The Indiana Gazette, the first newspaper published in Indiana, bears the date of July 4, 1804.  In 1806, the plant was destroyed. It was located at Vincennes. The owner, Elihu Stout, determined to re-establish his paper and on July 4, 1807, again issued his paper, which he then called The Western Sun. the paper thus founded, with few changes, has had continued existence. It is Democratic in politics. The material for this paper was purchased at Frankfort, Kentucky, and carried over the Buffalo Trace on three pack-horses. Mr. Stout rode one of the horses and on the other two were loaded the type, ink and other fixtures and supplies. For years all the material used in the publication of The Western Sun passed through Dubois County over this old trace. The line of travel is the line of intelligence, and this old trace was certainly a line of intelligence in its day.
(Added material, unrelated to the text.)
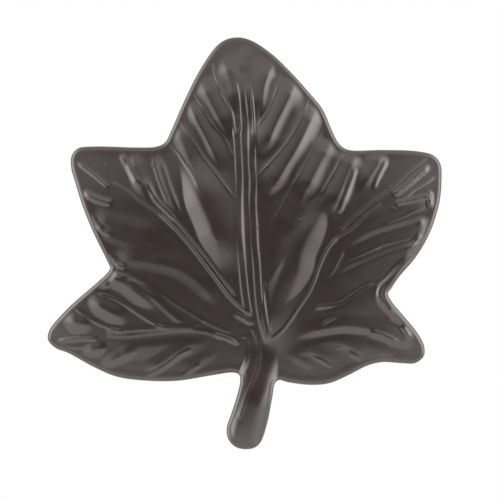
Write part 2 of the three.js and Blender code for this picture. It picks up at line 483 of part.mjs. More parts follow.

… The McDonalds came to Dubois County in 1801, and made a settlement at what is now Sherritt’s graveyard. They were soon followed by others and built Fort McDonald, the strongest of all local forts, near the Mud Holes, as a protection against the Piankishaw Indians, for at that date the Indians were the probable owners of the land. All of Dubois County except a triangular piece two-and-one-fourth miles wide at the west end and seven miles long on the south side, in Cass Township, was bought from the Indians, on August 3, 1795, but doubts having arisen as to its correct boundaries.